To see why that position exists at all, it helps to separate the two loops that agentic work actually runs on. There’s an inner loop: read the issue, write the code, run the tests, read the failure, and try again. And there’s an outer loop: decide what’s worth building, judge whether the result is correct, and choose what happens next. The agent runs the inner loop. You run the outer one. For most of the last two years those loops were welded together because the models couldn’t be trusted to run the inner loop alone. You watched the work stream past, caught the moment it went the wrong direction, hit escape, and steered it back.
That babysitting was rational when the models needed it. It isn’t rational now. The current generation reads intent well enough that watching it type is like standing behind a competent colleague and reading each line over their shoulder as they write it. You wouldn’t do that to a person you trusted, and the reason you still do it to the agent is habit, not necessity. The reflex to watch was a workaround for a weakness the models mostly grew out of. Keeping the reflex after the weakness is gone just burns the one resource you can’t refill.
Managing one manager
Once you stop watching the worker, the shape of the job changes. You stop managing ten workers and start managing one manager. Picture a single long-lived agent that never closes. An issue lands on an open-source repo. The manager wakes, reads the issue against the project’s stated goals and notes, and decides whether it’s even a fit. If it is, it spins up a worker. The worker investigates, writes the change, and runs the tests. A second agent reviews the diff. You don’t see any of that. What reaches you is a pull request with the original issue, the proposed change, and maybe a running build you can open over VNC and click around in yourself. You leave one note. You approve, or you don’t. The loop keeps going and the change lands after the checks pass.
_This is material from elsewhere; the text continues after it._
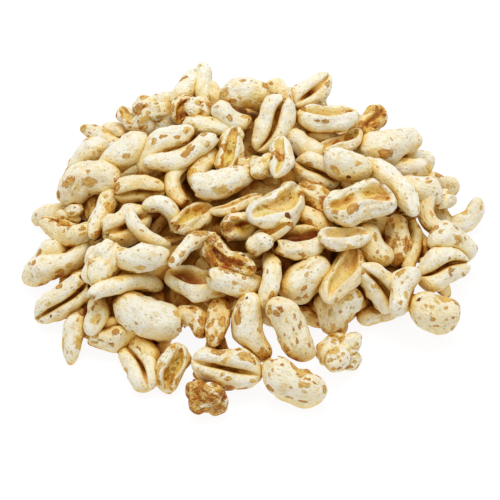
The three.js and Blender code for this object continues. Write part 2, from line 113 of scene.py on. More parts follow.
# The puffs that show: kind, look, how far across and up on the sheet its middle is seen, the heading of its
# long axis in degrees, its seen length and width, and where they aren't its kind's own, its roll and bend.
# The look is how thickly bran lies on it, from 0 for not at all to 1 for much, or above that for more, and
# how yellow it is, from 0 to 1. Where it is None, chance settles both.
SHOWN = [
    # back edge, left to right
    ("whole", None, -32.8, 18.6, 35, 9.5, 6.2),
    ("whole", None, -29.8, 22.6, -22, 10.5, 3.8),
    ("open", (0.9, 0.5), -24.6, 26.4, -50, 6, 4.2),
    ("popped", (0.8, 0.7), -18.8, 27.4, 20, 10.2, 9),
    ("whole", None, -7.4, 30.4, -20, 8.6, 5.4),
    ("whole", (0.3, 0.2), -13, 32.4, 48, 8.4, 5.2),
    ("whole", (0.1, 0), -9.6, 33.2, 96, 8.8, 4.2),
    ("branny", (2, 1), -13.8, 28.2, 60, 6.4, 4.8),
    ("popped", None, -10.2, 28, 0, 5.6, 5),
    ("whole", (0.8, 0.3), 0.2, 31.2, -5, 13.4, 6.8),
    ("whole", (1.2, 0.4), -4.2, 26.6, -20, 8.6, 5.2),
    ("whole", None, 5.6, 31.4, -40, 6.4, 4.2),
    ("split", (0.4, 0.3), 12, 31.8, 42, 9.6, 6),
    ("whole", None, 14, 22.4, 0, 8.6, 4.6),
    ("open", (0.3, 0), 15.2, 26.4, 3, 12.6, 7.6, -62, 26),
    ("whole", (0.4, 0.4), 27.8, 20.8, 12, 12.4, 7.2),
    ("open", (0.6, 0.5), 18.2, 21.4, 30, 9.4, 5, -50),
    ("branny", (1.6, 1), 23.8, 25.6, 58, 7.8, 4.6),
    # left flank
    ("whole", (0.3, 0.3), -42, -2.6, 42, 12, 7.2),
    ("curled", (1.2, 1), -36.8, 4.4, -8, 10.6, 5.6, -65, 90),
    ("popped", None, -36.2, 7.2, 0, 5, 4.6),
    ("whole", (0.6, 0.3), -29.2, 8.2, 66, 12.8, 4.8),
    ("whole", (0.6, 0.6), -32.8, 13.6, 22, 13.6, 8.2),
    ("whole", (0.2, 0.2), -25.2, 19.4, 30, 11.6, 6.8),
    ("whole", (0.6, 0.2), -9.2, 24.6, -8, 10, 4.6),
    ("whole", (0.3, 0.1), -17.8, 20.4, 42, 14.6, 5.8),
    ("whole", None, -9.8, 16.4, 60, 9, 4.6),
    ("curled", None, -13.8, 13.4, 80, 8.6, 4.6, 80, 150),
    ("split", None, -22.4, 12, 5, 10.6, 6.6, 35),
    ("whole", (0.4, 0.1), -13.8, 19, 19, 16.2, 4.8),
    ("split", None, -25, 5, 24, 10.6, 8),
    ("whole", (0.2, 0), -20.8, 3.8, -40, 11, 4, -95, 70),
    ("curled", (0.1, 0), -17.6, 6.8, -38, 8, 4.2, 75, 150),
    # crown
    ("branny", None, -2.4, 4.8, 20, 8, 6),
    ("open", None, -11.8, 6.4, 30, 9, 6, -30),
    ("open", None, -4.2, 20, 74, 10, 5.6),
    ("popped", None, -0.4, 16.6, 0, 5.6, 5),
    ("whole", (0.4, 0.1), -6, 13.4, 10, 13, 6.6),
    ("whole", None, 10.2, 20.6, -40, 10, 5.6),
    ("split", (0.2, 0.1), 4.2, 26, 60, 12.6, 7.6),
    ("popped", None, 2.8, 16.8, 0, 6, 5.4),
    ("open", (0.3, 0.2), 5.8, 18.4, 80, 8.4, 5.2, -20),
    ("split", (0.3, 0), 13, 15.6, -25, 9.8, 8),
    ("open", (0.3, 0.6), -3, 8.8, 15, 11.4, 3.8, -60),
    ("branny", (1.4, 1), 13.2, 10, -45, 10, 6, 170),
    ("whole", None, 12.6, 5.8, -30, 9.8, 4.8),
    ("open", (0.4, 0.1), 4.8, 8.6, 32, 11.8, 8.2, -14),
    # right flank
    ("whole", None, 33.2, 11.8, -22, 10, 6.2),
    ("curled", (0.5, 0.7), 36.8, 7.6, 105, 8.6, 4.2, 90, 170),
    ("popped", (0.3, 0.5), 38.4, 10, 30, 4.6, 3.8),
    ("curled", (0.6, 0.3), 42.6, 6.4, 40, 7, 5, -90, 140),
    ("whole", None, 27.8, 12.8, -47, 15, 5.6, 120, 40),
    ("whole", (0.3, 0), 19, 16.8, -20, 9.8, 6.8),
    ("open", (0.5, 0.1), 21.4, 9.2, 5, 14.6, 9.6, -34),
    ("branny", (1.3, 1), 28.8, 2, 88, 10.4, 5.8, 160),
    ("whole", None, 32, 0.8, 86, 11, 3.6),
    ("whole", (0.7, 0.3), 40, 1.4, -12, 9.8, 6.6),
    ("split", (0.2, 0), 38, -3.6, 15, 11, 8.4),
    # middle
    ("whole", (0.5, 0.1), -38, -2.4, 30, 13.6, 5.6),
    ("split", (0.7, 0.4), -37.2, -10, 36, 14, 7.2),
    ("whole", (0.5, 0.4), -35.4, -17.6, 80, 10.8, 4.6),
    ("branny", (1.3, 0.6), -28.6, -17.6, 8, 8.8, 5.8, -140),
    ("whole", (0.1, 0.1), -31, -13.2, 80, 7.6, 5),
    ("popped", (0.1, 0), -29.8, -2.4, 70, 9.6, 7.6),
    ("whole", (0.4, 0), -22.2, -1.2, 3, 11.4, 6.6, -100, 40),
    ("whole", (1.4, 0.6), -11.4, -13.8, -40, 8, 5.2),
    ("whole", (0.7, 0.2), -20.6, -13.2, -22, 15, 8.8),
    ("whole", (0, 0), -25.2, -7.6, 8, 15, 4.8, 90, 50),
    ("hollow", (0, 0), -10.8, -6.6, -6, 13.6, 8, -50),
    ("whole", (0.5, 0.3), -11.8, 0.6, 32, 11.8, 3.8),
    ("whole", (0.5, 0.3), 10.4, -6, 38, 12, 8.2),
    ("whole", (0.3, 0.2), -3, -6.6, -10, 12.4, 5.8),
    ("whole", (0.1, 0), 3, -5.6, 84, 10.8, 5, -90, 64),
    ("branny", (2, 0.8), -4.6, -1.6, -32, 12, 6),
    ("hollow", (0.1, 0), 9.2, 1.8, 5, 11.4, 8.2, -44),
    ("open", None, 4.2, 3.8, 22, 8.6, 4),
    ("whole", None, 1.6, 1.2, 20, 5.4, 4.6),
    ("whole", None, 23.8, 0.8, -38, 10.4, 7),
    ("open", (0.2, 0), 18.4, 2.4, 2, 10.6, 6, -52),
    ("whole", None, 25, -12.8, 8, 8.6, 4.4),
    ("whole", (1, 0.4), 16.8, -11.6, 60, 10.8, 8.4),
    ("open", (0.3, 1), 18, -5.2, 64, 12.4, 7),
    ("split", (0.4, 0.1), 25.6, -7.2, -46, 12, 7),
    ("whole", None, 30, -8.2, 62, 10.6, 5.4),
    ("whole", (1, 0.8), 36, -12.4, -24, 9.8, 8.8),
    # front fringe, on the table
    ("whole", (1.6, 1), -7, -14.2, 82, 9.6, 5),
    ("open", (1, 0.3), -15.8, -23.4, 76, 10.4, 6.6, 8),
    ("split", (0.1, 0.1), -22.2, -23.2, -62, 9.8, 7),
    ("split", (0.8, 0.2), -5, -23.4, -13, 14.4, 8.6),
    ("whole", (0.7, 0.4), 0, -15.4, -76, 14.4, 6.6),
    ("whole", (1.2, 0.7), 7.8, -15.6, -56, 14.4, 7.4),
    ("popped", (2.6, 0.4), -9, -30.8, 0, 8.2, 7.8),
    ("whole", (0.9, 0.5), 8.6, -25.4, -28, 12.2, 9.4, -90, 104),
    ("popped", (0.9, 0.4), 18.2, -21, 35, 9.8, 8),
]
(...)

Three things make that arrangement hold together, and none of them are the model. The first is persistent context: server-side compaction, which compresses a long task’s history so the work doesn’t collapse when the context window fills. Before that existed, every long job had to be nursed back from a fresh session, which is why people optimized their whole workflow around short tasks. The second is delegation: one thread that can create and steer sub-projects instead of doing everything itself. The third is triggers, some event that can wake the manager when an issue arrives or a build breaks, so the loop starts without you starting it. Persistent memory, delegation, a way to be woken. That’s a loop. One engineer already runs a “chief of staff” agent that wakes every ten minutes to coordinate his repository and opens a thread in the sidebar whenever it needs a human decision. He isn’t watching it. He’s answering it.
The bottleneck keeps moving
The interesting part is what happens to the bottleneck once the loop is running, because it doesn’t disappear. It moves. The first wall people hit was tokens: not enough model budget to run the work they wanted. Solve that and the next wall is compute, ten threads running at once until the laptop sounds like it’s about to take off, which is why agents started shipping their test runs to separate machines. Solve compute and the wall you hit is your own attention, and that one has no upgrade path. You can add tokens. You can rent compute. You cannot buy a second person to sit in your chair and make your judgment calls. Every constraint you remove promotes the next one, and the human is always the last constraint standing.
Which is the actual point, and it’s easy to miss while admiring the models. The models are improving faster than anything built around them. The harness the agent runs inside, the org chart of agents that decides who does what, the triggers that wake them, and the review gates that let a change land safely without you reading every line: all of that is underbuilt, and it’s underbuilt because we spent the last two years staring at the model instead of the structure. A model that can write a correct pull request in ten seconds is worth very little to you if it still requires you to be personally present for every one of them. The gap between what the model can do and what your workflow lets it do is now the whole game.
Engineering the loop
So the thing worth engineering has changed underneath us. It used to be the feature. Then, for a brief and clarifying while, it was the pull request, the unit of reviewable change. Now the object worth designing is the loop itself: the standing arrangement of manager and workers and triggers and review that turns an incoming issue into a landed change while you’re doing something else. That’s a design problem with real decisions in it. What does the manager escalate and what does it decide alone? Which work runs in the cloud and which needs your machine? What has to be true before a change lands without a human reading it? Those questions have the texture of architecture, because that’s what they are.
The engineer juggling ten terminals wasn’t behind because he lacked good agents. He had good agents. He was behind because he was still the loop, doing by hand the coordination that should have been built once and left to run. The future isn’t twenty terminals open at once, each one waiting for you to notice it. It’s the loop you build so the twentieth terminal never has to open.